By Toby Shute – Updated Apr 6, 2017 at 12:10AM

You’re reading a free article with opinions that may differ from The Motley Fool’s Premium Investing Services. Become a Motley Fool member today to get instant access to our top analyst recommendations, in-depth research, investing resources, and more. Learn More

A sign that borrowers are really struggling.

Earlier this month, Deutsche Bank (NYSE:DB) released a startling report projecting that roughly 25 million homeowners could be underwater on their mortgage loans by 2011. In other words, the amount owed to a lender would exceed the market value of the home. That figure translates to roughly half of outstanding residential mortgages.
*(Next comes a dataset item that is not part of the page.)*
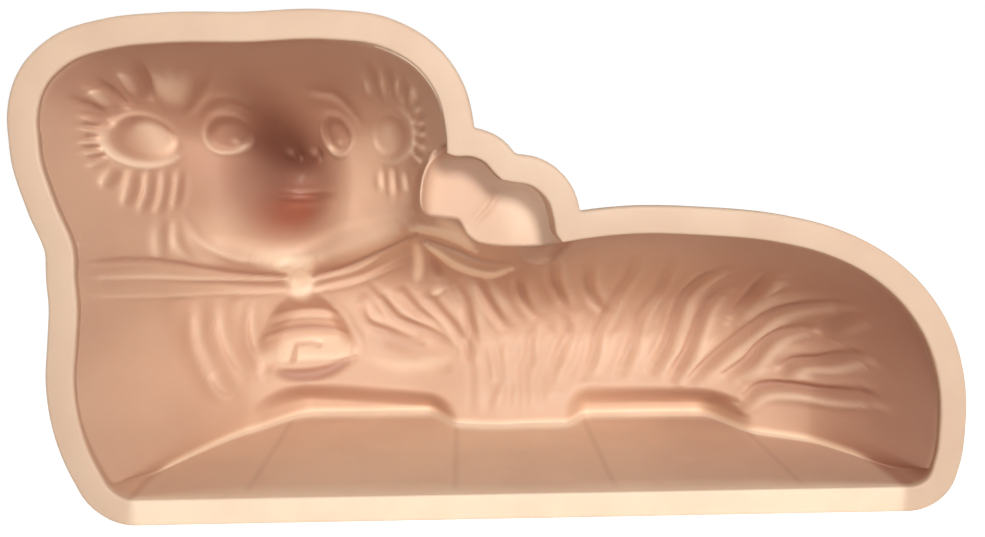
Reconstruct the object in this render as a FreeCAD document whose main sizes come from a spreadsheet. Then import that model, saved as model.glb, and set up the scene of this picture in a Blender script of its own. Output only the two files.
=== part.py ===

And people are talking about a housing bottom today? Despite the share price recoveries among beaten-down builders like Lennar (NYSE:LEN) and D.R. Horton (NYSE:DHI), I remain skeptical.

Housing bulls can claim a slowing of delinquencies lately, but take a look at delinquency cure rates. These measure the percentage of loans exiting delinquency and returning to their current payment status each month. According to Fitch, cure rates for prime loans are down from 45% in the 2000-2006 time frame to just 6.6% today. That isn't much different than the cure rate for Alt-A or subprime loans.

Bottom line: Barely anyone falling behind on payments is managing to claw his or her way back.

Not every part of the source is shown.